- **Task instructions**:
Across the entries below, how many lines contain the word "model"? Give the number alone.

##### Material to process

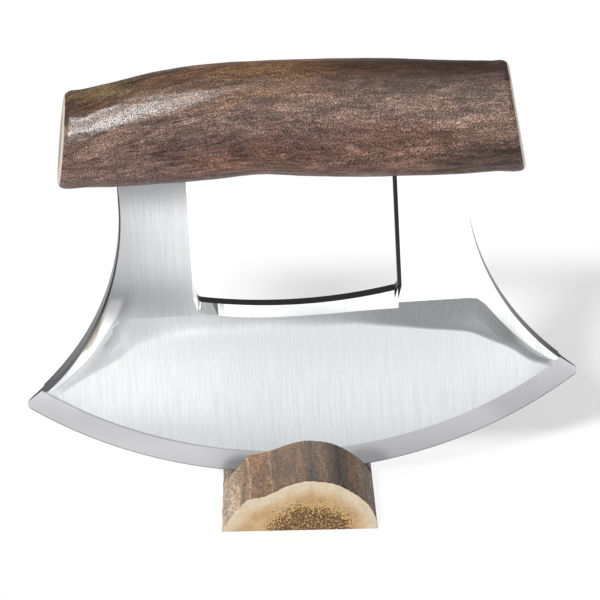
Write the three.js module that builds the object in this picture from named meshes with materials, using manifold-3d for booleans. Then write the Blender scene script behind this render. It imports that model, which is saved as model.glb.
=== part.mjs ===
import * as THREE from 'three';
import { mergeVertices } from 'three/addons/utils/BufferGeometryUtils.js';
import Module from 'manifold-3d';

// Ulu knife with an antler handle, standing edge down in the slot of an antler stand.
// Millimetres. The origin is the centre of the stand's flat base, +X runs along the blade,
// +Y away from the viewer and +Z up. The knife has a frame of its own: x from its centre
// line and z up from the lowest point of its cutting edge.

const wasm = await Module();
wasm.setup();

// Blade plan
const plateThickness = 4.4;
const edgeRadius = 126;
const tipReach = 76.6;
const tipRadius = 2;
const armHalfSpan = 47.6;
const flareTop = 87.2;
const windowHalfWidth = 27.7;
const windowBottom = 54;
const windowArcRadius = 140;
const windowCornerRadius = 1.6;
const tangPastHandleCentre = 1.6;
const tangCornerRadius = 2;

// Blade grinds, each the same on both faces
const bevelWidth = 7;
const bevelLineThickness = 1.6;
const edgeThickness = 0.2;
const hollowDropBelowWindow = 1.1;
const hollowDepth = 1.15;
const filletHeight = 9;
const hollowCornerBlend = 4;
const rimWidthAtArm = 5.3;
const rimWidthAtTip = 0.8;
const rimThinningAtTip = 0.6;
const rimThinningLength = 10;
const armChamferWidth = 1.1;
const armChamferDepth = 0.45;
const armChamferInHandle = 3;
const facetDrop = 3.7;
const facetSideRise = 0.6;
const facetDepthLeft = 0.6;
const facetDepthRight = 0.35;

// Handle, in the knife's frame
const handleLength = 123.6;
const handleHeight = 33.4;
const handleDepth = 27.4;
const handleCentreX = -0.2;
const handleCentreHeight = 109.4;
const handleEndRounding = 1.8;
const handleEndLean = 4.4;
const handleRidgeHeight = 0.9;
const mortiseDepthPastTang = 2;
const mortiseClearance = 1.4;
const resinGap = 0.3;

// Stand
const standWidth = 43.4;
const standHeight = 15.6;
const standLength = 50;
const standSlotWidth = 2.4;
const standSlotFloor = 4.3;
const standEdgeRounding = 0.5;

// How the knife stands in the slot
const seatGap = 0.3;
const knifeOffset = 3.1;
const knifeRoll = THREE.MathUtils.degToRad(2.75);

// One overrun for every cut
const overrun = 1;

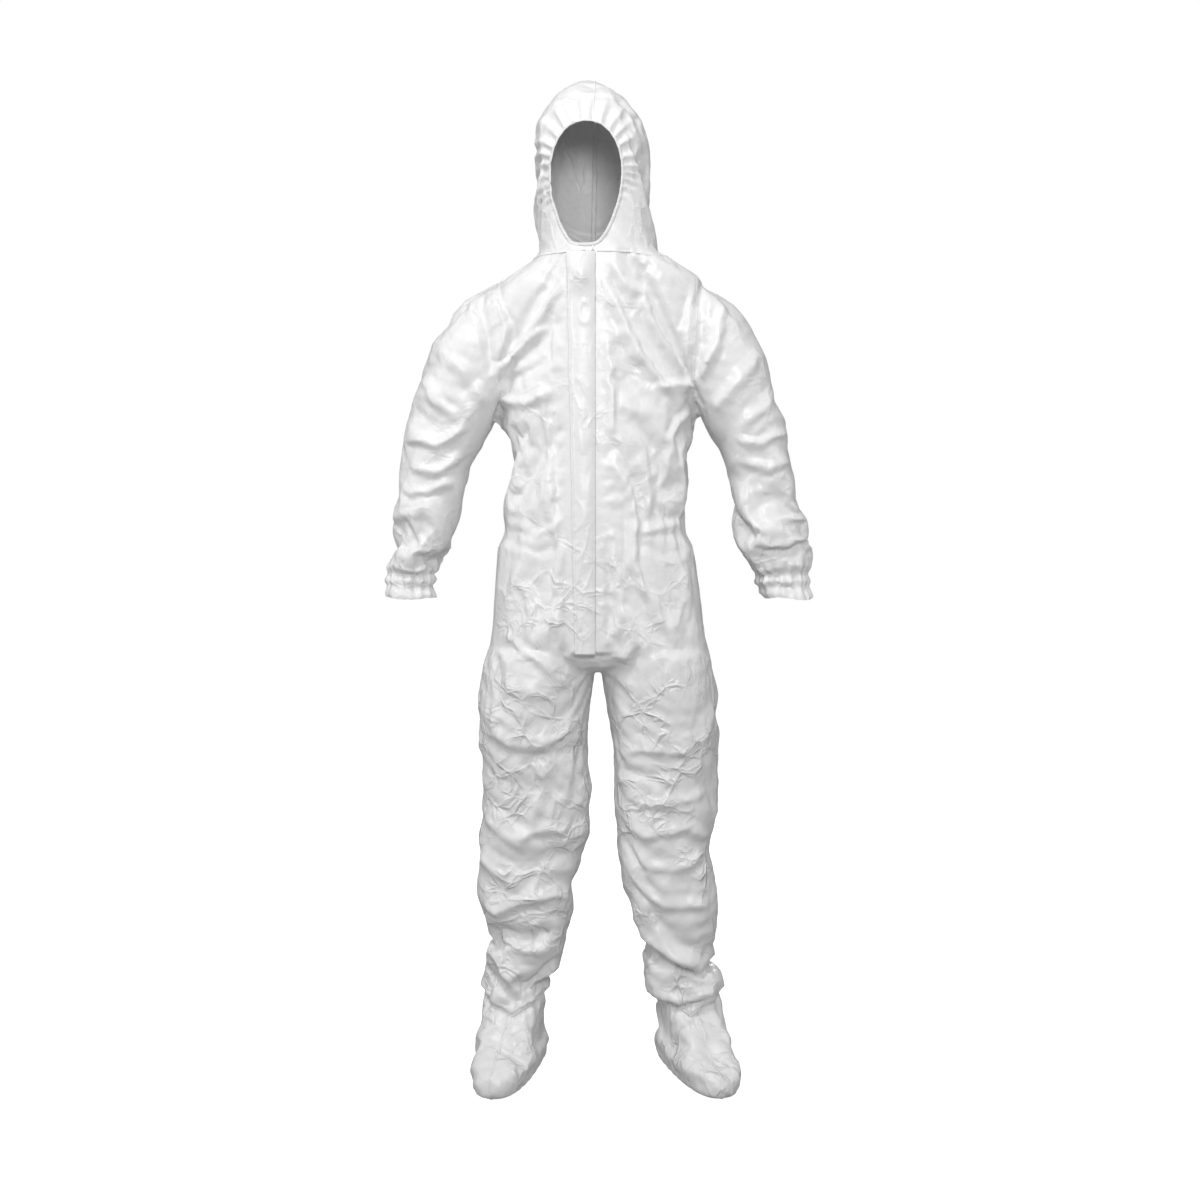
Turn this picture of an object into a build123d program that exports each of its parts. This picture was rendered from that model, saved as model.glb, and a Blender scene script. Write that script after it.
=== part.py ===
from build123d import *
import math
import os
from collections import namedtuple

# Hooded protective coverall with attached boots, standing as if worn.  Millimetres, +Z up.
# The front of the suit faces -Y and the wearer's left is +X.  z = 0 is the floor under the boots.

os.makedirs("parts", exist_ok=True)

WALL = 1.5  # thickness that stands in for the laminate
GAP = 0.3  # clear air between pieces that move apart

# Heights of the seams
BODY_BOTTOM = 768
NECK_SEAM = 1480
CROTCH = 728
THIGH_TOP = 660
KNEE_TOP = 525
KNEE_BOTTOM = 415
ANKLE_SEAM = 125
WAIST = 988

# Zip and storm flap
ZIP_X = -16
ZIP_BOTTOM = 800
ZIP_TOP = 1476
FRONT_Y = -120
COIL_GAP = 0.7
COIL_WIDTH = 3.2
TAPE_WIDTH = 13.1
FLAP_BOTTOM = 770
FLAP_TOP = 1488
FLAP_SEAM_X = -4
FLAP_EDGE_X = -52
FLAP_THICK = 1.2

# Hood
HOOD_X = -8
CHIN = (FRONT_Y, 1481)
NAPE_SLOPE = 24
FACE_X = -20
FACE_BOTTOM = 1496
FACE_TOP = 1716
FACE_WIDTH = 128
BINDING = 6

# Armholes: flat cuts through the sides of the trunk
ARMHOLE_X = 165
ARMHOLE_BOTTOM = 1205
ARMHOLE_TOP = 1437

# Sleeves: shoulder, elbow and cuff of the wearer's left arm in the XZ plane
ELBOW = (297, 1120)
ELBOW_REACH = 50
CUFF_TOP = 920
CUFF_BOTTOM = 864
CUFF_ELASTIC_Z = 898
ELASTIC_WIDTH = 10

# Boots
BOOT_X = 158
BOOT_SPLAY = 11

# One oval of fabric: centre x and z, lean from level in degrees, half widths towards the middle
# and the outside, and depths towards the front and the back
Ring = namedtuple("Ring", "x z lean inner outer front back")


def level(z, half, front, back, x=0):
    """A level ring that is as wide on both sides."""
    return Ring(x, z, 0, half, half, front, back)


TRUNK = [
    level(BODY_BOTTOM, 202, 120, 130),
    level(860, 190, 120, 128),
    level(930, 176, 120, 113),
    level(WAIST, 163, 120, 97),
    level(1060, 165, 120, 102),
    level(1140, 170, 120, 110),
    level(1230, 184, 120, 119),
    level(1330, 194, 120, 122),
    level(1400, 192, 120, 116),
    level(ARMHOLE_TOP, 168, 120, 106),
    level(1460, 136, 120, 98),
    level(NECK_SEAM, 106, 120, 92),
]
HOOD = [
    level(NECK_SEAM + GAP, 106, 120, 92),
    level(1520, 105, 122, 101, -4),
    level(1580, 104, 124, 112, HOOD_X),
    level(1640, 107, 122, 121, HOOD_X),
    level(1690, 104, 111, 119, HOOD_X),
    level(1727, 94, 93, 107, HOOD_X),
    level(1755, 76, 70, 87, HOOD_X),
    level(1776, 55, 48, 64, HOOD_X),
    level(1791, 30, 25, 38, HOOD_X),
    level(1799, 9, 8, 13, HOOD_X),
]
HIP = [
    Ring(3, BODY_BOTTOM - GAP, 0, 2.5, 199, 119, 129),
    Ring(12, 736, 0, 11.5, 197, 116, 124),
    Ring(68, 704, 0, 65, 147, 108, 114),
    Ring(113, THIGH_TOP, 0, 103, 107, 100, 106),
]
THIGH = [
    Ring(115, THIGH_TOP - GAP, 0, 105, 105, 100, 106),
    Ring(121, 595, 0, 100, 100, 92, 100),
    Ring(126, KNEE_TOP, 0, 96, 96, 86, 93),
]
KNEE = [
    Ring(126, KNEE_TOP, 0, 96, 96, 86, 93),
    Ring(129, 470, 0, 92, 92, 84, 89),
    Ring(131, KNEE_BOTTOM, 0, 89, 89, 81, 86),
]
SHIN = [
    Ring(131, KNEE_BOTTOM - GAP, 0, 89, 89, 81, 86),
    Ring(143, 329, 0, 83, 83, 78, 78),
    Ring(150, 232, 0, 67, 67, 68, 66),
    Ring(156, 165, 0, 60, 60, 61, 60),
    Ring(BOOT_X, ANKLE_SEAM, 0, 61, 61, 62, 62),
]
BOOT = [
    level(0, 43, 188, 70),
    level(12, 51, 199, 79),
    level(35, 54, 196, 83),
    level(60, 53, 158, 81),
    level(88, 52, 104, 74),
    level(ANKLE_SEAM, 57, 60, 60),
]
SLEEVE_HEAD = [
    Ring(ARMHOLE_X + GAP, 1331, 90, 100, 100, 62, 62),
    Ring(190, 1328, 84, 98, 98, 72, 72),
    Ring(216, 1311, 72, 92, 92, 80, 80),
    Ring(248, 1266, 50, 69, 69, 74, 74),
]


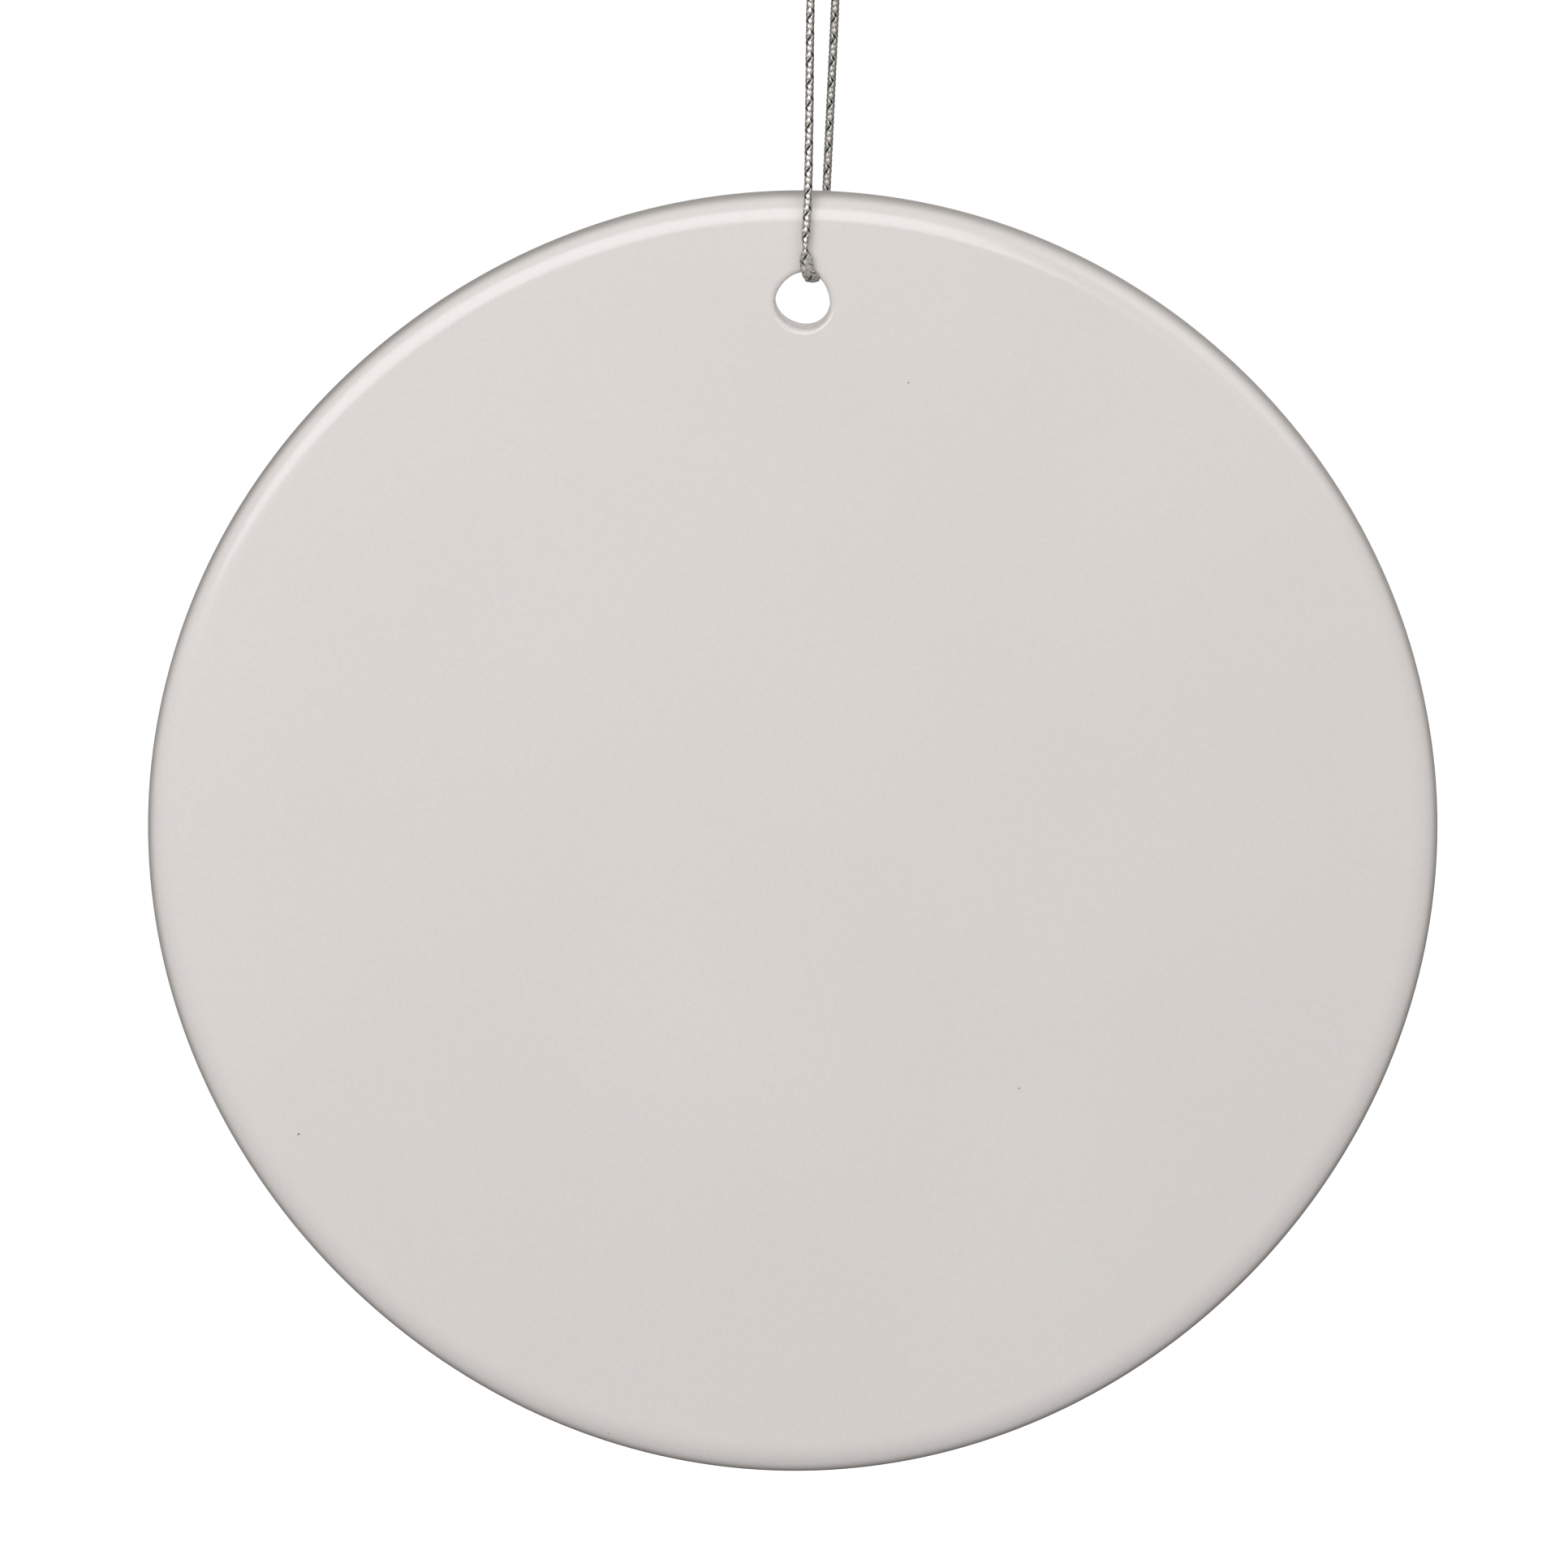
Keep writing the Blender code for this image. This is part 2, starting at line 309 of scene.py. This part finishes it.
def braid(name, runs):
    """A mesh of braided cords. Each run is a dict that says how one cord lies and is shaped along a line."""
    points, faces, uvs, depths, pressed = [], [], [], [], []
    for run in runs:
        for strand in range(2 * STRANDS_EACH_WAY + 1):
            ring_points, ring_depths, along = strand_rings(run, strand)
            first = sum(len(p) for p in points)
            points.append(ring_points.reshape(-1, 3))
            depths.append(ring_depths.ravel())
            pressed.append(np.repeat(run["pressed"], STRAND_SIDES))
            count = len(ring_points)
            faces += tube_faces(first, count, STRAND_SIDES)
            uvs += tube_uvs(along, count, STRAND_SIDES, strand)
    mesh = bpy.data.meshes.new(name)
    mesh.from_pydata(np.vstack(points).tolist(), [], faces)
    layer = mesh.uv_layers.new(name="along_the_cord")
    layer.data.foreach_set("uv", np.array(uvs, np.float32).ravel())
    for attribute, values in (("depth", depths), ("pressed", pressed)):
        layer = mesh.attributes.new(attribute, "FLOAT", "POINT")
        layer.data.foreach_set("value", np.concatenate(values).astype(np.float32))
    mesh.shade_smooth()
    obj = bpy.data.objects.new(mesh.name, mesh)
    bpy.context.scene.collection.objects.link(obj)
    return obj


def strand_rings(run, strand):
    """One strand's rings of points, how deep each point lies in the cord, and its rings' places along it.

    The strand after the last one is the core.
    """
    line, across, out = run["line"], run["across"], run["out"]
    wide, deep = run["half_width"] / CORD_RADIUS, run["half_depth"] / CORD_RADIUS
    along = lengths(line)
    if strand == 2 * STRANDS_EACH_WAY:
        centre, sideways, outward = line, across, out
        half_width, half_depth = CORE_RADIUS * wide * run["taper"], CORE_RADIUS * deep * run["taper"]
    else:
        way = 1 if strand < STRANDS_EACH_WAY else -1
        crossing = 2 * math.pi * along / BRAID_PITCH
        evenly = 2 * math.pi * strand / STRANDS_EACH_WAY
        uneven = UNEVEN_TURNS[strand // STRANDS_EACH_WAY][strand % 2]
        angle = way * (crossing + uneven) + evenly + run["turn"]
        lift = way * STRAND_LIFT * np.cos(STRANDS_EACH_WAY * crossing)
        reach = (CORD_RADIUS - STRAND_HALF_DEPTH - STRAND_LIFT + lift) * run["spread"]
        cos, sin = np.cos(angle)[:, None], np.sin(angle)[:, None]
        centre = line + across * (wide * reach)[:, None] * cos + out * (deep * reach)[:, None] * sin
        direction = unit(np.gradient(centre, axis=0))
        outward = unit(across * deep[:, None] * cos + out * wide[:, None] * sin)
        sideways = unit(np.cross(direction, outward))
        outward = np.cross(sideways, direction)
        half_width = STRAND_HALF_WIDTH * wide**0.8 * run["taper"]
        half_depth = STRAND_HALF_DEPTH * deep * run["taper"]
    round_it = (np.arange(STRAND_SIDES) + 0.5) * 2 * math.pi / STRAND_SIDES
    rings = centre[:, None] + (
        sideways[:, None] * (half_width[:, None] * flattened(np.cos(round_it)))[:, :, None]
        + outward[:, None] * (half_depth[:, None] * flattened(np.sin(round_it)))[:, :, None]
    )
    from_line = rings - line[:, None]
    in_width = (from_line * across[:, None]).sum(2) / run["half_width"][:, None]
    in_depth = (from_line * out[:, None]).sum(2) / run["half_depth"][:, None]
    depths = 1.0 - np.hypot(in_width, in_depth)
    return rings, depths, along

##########

- **Task result**:
2